Esed’in kontrolünde olan bölgelerde Suriye parasının değer kaybetmesinden dolayı fiyatlar sürekli artıyor. Fiyat artışları en çok da gıda maddelerine yansıyor. Verilen bilgilere göre 2019’un Mayıs ayından bu yılın Haziran’ına kadar geçen süre içinde gıda maddelerinin fiyatları %135’e varan oranda arttı.
Paranın iyice değerinin düşmesinden dolayı bazı bölgelerde Esed rejimine karşı gösteriler düzenlendi. Çünkü paranın değerinin düşmesi karşısında insanlar gelirlerini ciddi anlamda artıramazken elde ettikleri gelirle satın alabilecekleri ürünün miktarı sürekli azalıyor.
Ekonomik kriz karşısında iyice zorlanmaya başlayan Beşşar Esed geçtiğimiz günlerde bir çözüm olarak, 2016 yazından beri başbakanlık görevini yürüten Imad Hamis’i görevden aldı. Hamis’in ekonomik sorunlar karşısında başarısız kaldığı gerekçesiyle onu görevden aldığı düşünülüyor. Onun yerine Su Kaynakları Bakanı Hüseyin Arnus’u başbakanlık görevine getirdi. Ancak bu görev değişikliğinin ülke ekonomisini rahatlatma ve krizin çözümü konusunda bir şey sağlayacağı düşünülmüyor. Çünkü yeni başbakanın elinde sihirli formüller yok. O da mecburan hakim şartlara göre bir siyaset geliştirecek. O yüzden Esed’in de bu değişiklikten bir beklentisi olduğunu sanmıyoruz. Ama en azından tepkileri yatıştırmak ve kamuoyuna ekonomiyi düzlüğe çıkarmak için bir şeyler yaptığı intibaı vermek amacıyla böyle bir değişikliğe gitme ihtiyacı duymuş olması ihtimali var.
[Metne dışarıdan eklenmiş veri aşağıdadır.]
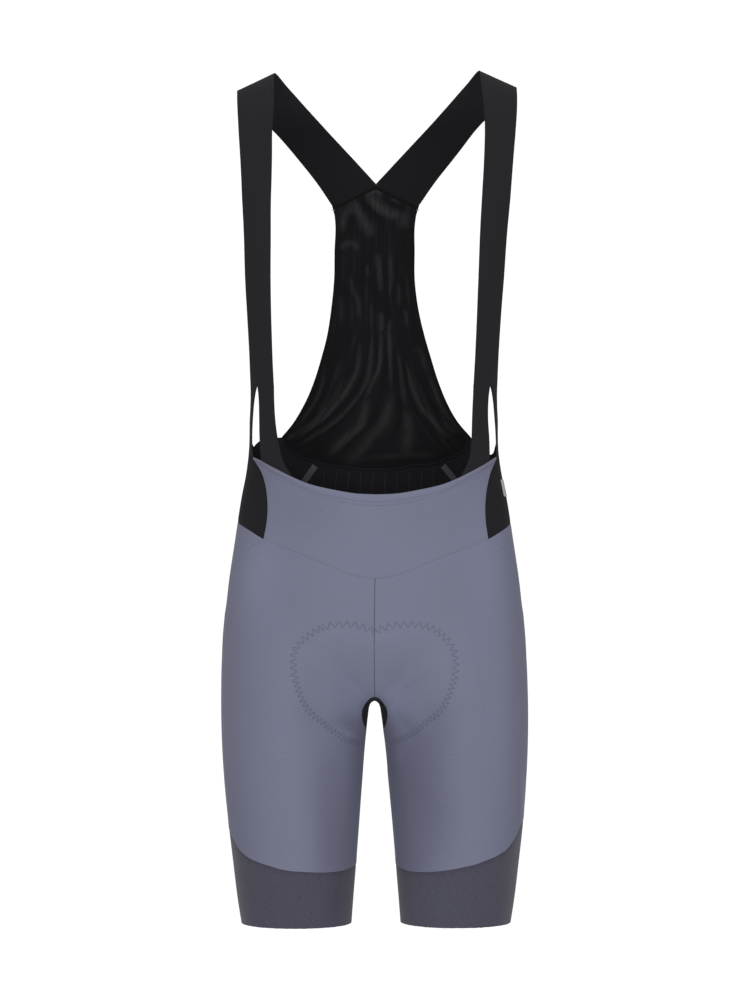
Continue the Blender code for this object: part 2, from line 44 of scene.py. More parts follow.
view = {"distance": 4.0, "height": -0.4547, "aside": 0.0004, "lens": 133.33, "sensor": 36, "farthest": 40}
studio = {"floor": -1.35, "floorSize": 4.6, "room": 0.38, "backdrop": 1.05, "paper": (0.88, 0.88, 0.88),
          "aim": (0, 0, -0.45)}
lamps = [
    # name, place, size, watts
    ("keyLamp", (-1.2, -3.6, 0.2), 1.6, 36),
    ("fillLamp", (1.4, -3.5, -0.2), 1.6, 31),
    ("lowLamp", (0.0, -2.6, -1.25), 1.0, 7),
    ("topLamp", (0.0, -0.6, 2.0), 1.4, 7),
]


def placed(name, data):
    made = bpy.data.objects.new(name, data)
    bpy.context.scene.collection.objects.link(made)
    return made


def setCamera():
    camera = placed("camera", bpy.data.cameras.new("camera"))
    camera.location = (view["aside"], -view["distance"], view["height"])
    camera.rotation_euler = (math.radians(90), 0, 0)
    camera.data.lens = view["lens"]
    camera.data.sensor_width = view["sensor"]
    camera.data.clip_end = view["farthest"]
    bpy.context.scene.camera = camera
    bpy.context.scene.view_settings.view_transform = "Standard"


def setFloor():
    half, low = studio["floorSize"] / 2, studio["floor"]
    sheet = bpy.data.meshes.new("floor")
    corners = [(-half, -half, low), (half, -half, low), (half, half, low), (-half, half, low)]
    sheet.from_pydata(corners, [], [(0, 1, 2, 3)])
    paper = bpy.data.materials.new("paper")
    paper.use_nodes = True
    inputs = paper.node_tree.nodes["Principled BSDF"].inputs
    inputs["Base Color"].default_value = (*studio["paper"], 1)
    inputs["Roughness"].default_value = 1
    sheet.materials.append(paper)
    floor = placed("floor", sheet)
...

Suriye ekonomisinin kötüleşmesinin birinci etkeni tabii ki dokuz yıldan fazla süredir devam eden iç çatışmalar. Ama son yıllarda İran’a uygulanan ambargonun bu ülkenin ekonomisini derinden sarsması doğal olarak Suriye ekonomisini de etkiledi. Çünkü İran, Suriye’deki savaş ekonomisinin yüklerinin hafifletilmesi için bu ülkeye bayağı katkıda bulunuyordu. Şimdi İran daha çok kendi başının derdiyle uğraşmak zorunda.